Mi amigo imaginario era un chico al que yo llamaba Jeffrey. Era más o menos de mi estatura, tenía pelo castaño y, a decir verdad, probablemente era una copia exacta de mí, excepto que en mis juegos tenía que interpretar los papeles que a mí no me gustaban.

Él era Chewbacca, y yo, Han Solo; él era el doctor Watson, y yo, Sherlock Holmes (me fascinaba la película Asesinato por decreto, en la que Sherlock Holmes se enfrenta a Jack el Destripador).

Jeffrey fue mi amigo hasta los siete u ocho años, cuando hice amistad con niños reales y empecé a pasar mucho tiempo con ellos. Era yo hijo único, y creo que Jeffrey me ayudó de muchas maneras, ya fuera para dar rienda suelta a mi imaginación o para aprender a jugar con otros chicos. Nunca traté mal a Jeffrey; siempre fue mi igual, y se divertía tanto como yo. Lo peor que podría decirse es que nunca lo dejé ser el mandamás en el juego, pero eso no le importaba.

Muchos años después escribí una obra cómica titulada Purple Cows (“Vacas moradas”), sobre la búsqueda de Jeffrey. Presenté ese espectáculo en Melbourne, Adelaida y Sydney, y aunque siempre dejé un boleto para Jeffrey en la entrada, nunca llegó. Es una lástima, porque creo que se habría divertido mucho.

Helen McKay, escritora

Mi madrina me regaló una hermosa muñeca de porcelana. Mi mamá la llamó Rebeca. Como yo no podía pronunciar bien ese nombre, la llamaba Bicky.
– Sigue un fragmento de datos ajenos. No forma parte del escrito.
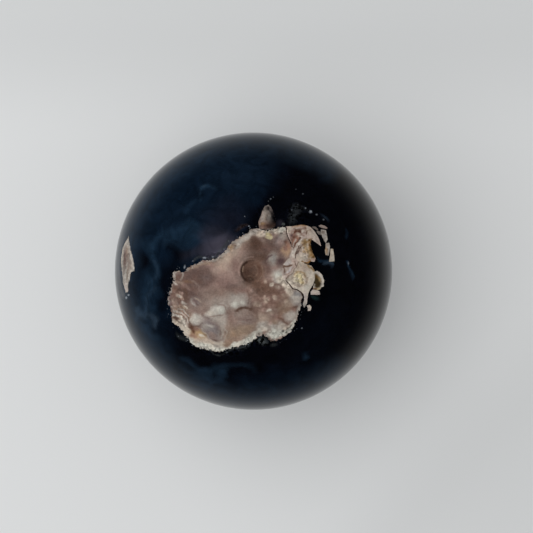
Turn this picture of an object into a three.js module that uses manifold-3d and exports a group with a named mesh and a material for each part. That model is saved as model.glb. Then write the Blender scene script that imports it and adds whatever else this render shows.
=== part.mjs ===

Nos hicimos amigas íntimas, y yo la adoraba.

Un día mi hermano menor la tomó, pero se le cayó y se hizo añicos en el suelo. Ya estaba vieja y, desde luego, no se pudo reparar. Se me partió el corazón, pues sentía que había perdido a una amiga del alma.

Varios meses después, el día que cumplí cinco años, entré a la escuela primaria. Me pareció un lugar muy feo y deprimente. Cierta mañana, sentada sola en el patio de juegos a la hora del recreo, me sentía perdida y muy triste, cuando de pronto oí una voz. Volví la cabeza y vi a Bicky, mi adorada muñeca, con el cuerpo nuevamente completo y más grande de lo que yo recordaba, pero vestida como siempre. Estaba de pie junto a un árbol en el patio. Me acerqué a ella y hablamos, lo que hizo que me sintiera más a gusto en la escuela.

Siempre que me sentía triste o sola, Bicky se materializaba, y charlábamos y nos reíamos un rato antes de que se marchara. Mis hermanos se burlaban de mí por hablar con las sombras.

Un día en que mi mamá me vio hablando con Bicky, me preguntó qué estaba haciendo. Le conté de mi amiga muñeca, pero recibí un severo castigo por decir mentiras. Pronto aprendí a no hablarle a nadie de ella. Se convirtió en mi amiga secreta.

Cuando cumplí siete años me enviaron a tomar clases con una maestra de violín, y tenía que ensayar todas las noches mientras aprendía a tocar. Creo que a Bicky no le gustaban los ruidos que hacía yo con el violín, porque nunca más volví a verla.

Al cabo de un tiempo, cuando me sentía triste o enojada, me encerraba en mi cuarto, sacaba el violín y lo tocaba. Empezaba lentamente y terminaba con inmenso júbilo. Conservé este hábito hasta que me hice adulta, y pienso mantenerlo siempre.

Tim Harcourt, economista

Tenía un amigo imaginario al que yo llamaba el rabino Daniel Singer. Era un judío ortodoxo, y entrenaba al equipo Saint Kilda de la Liga Australiana de Futbol.

Mi abuelo, oriundo de Transilvania, Rumania, era un judío ortodoxo que en su adolescencia emigró a Australia con su familia. Intentó ingresar en el club de salvavidas de la playa de Bondi, cerca de Sydney. El apellido Harkowitz le impidió entrar, así que se lo cambió a Harcourt. Volvió allí al día siguiente, habló con el mismo tipo que lo había rechazado y esta vez consiguió que lo aceptaran.

Me parecía increíble que un rabino pudiera volverse salvavidas, así que inventé una historia sobre un rabino que se hace entrenador de un equipo de futbol. En aquel tiempo yo no sabía mucho acerca de mis raíces judías, de modo que, tal vez, las estaba rescatando inconscientemente.